--- Collected material ---
>>>>

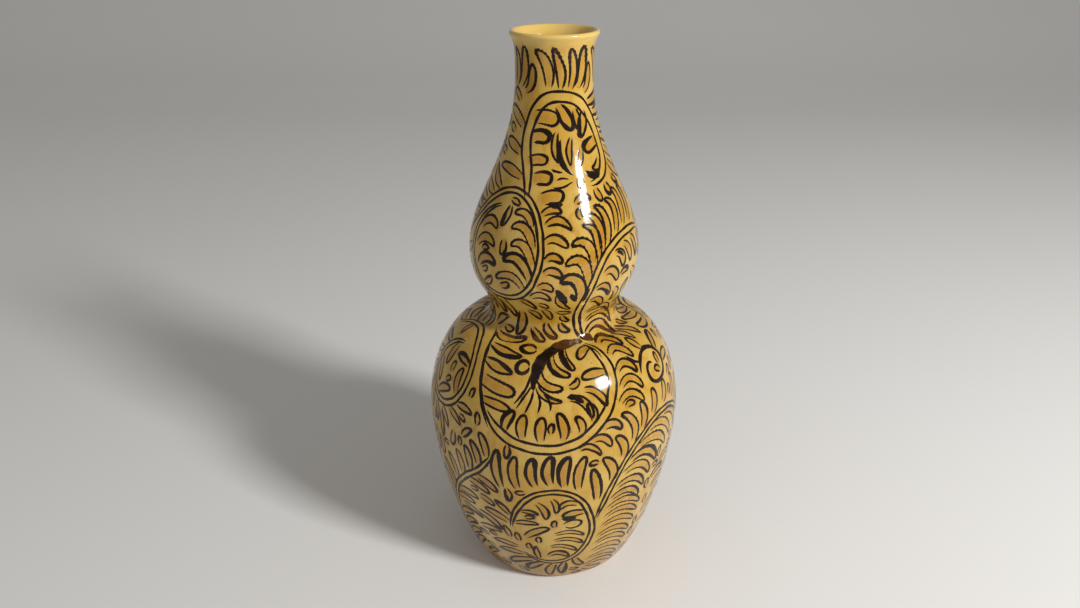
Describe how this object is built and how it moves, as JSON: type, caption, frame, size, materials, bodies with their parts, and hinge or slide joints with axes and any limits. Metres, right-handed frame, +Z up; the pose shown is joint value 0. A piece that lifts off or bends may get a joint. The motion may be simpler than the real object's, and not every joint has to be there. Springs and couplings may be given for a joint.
{
  "type": "bottle vase",
  "caption": "Double gourd bottle vase of glazed clay, with a round lower bulb, a smaller upper bulb and a slim neck with a flared lip.",
  "frame": {"origin": "on the table, at the centre of the foot ring's level underside", "axes": "+Z up along the axis that every piece is turned about; X and Y are level and alike"},
  "size_m": [0.1174, 0.1174, 0.25],
  "materials": {
    "clay": "matte, fired and unglazed",
    "slip": "matte, fired and unglazed",
    "glaze": "glossy amber yellow glaze"
  },
  "bodies": {
    "root": {"foot_ring": "clay", "lower_bulb": "clay", "waist_lute": "slip", "upper_bulb": "clay", "neck_lute": "slip", "neck": "clay", "outer_glaze": "glaze", "inner_glaze": "glaze"}
  },
  "joints": []
}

<<<<

--- Aim of the exercise ---
Write the material out exactly, with nothing left out.

--- Solution to this problem ---
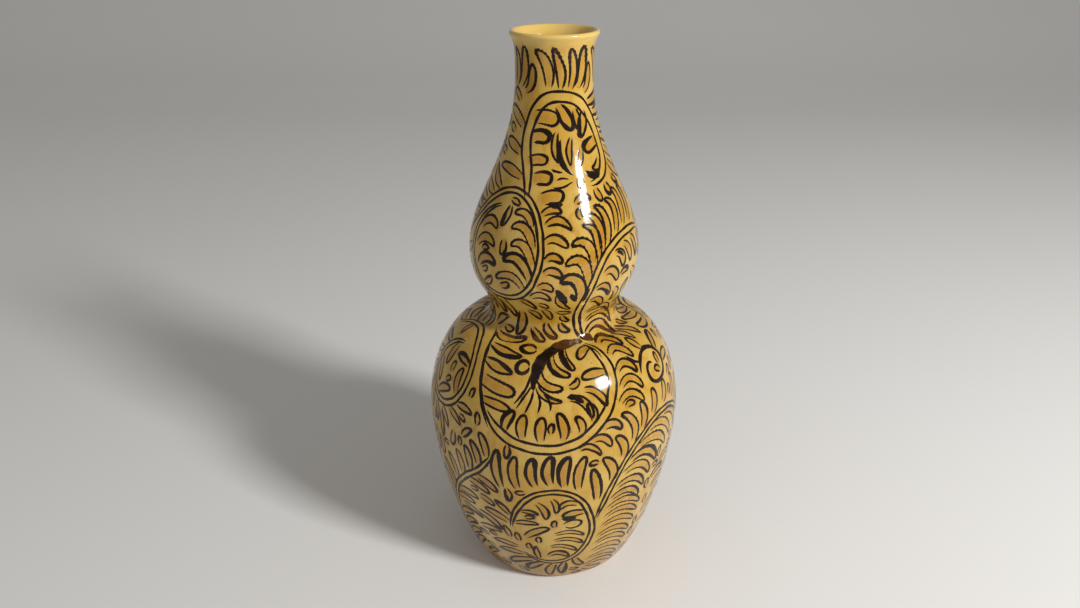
Describe how this object is built and how it moves, as JSON: type, caption, frame, size, materials, bodies with their parts, and hinge or slide joints with axes and any limits. Metres, right-handed frame, +Z up; the pose shown is joint value 0. A piece that lifts off or bends may get a joint. The motion may be simpler than the real object's, and not every joint has to be there. Springs and couplings may be given for a joint.
{
  "type": "bottle vase",
  "caption": "Double gourd bottle vase of glazed clay, with a round lower bulb, a smaller upper bulb and a slim neck with a flared lip.",
  "frame": {"origin": "on the table, at the centre of the foot ring's level underside", "axes": "+Z up along the axis that every piece is turned about; X and Y are level and alike"},
  "size_m": [0.1174, 0.1174, 0.25],
  "materials": {
    "clay": "matte, fired and unglazed",
    "slip": "matte, fired and unglazed",
    "glaze": "glossy amber yellow glaze"
  },
  "bodies": {
    "root": {"foot_ring": "clay", "lower_bulb": "clay", "waist_lute": "slip", "upper_bulb": "clay", "neck_lute": "slip", "neck": "clay", "outer_glaze": "glaze", "inner_glaze": "glaze"}
  },
  "joints": []
}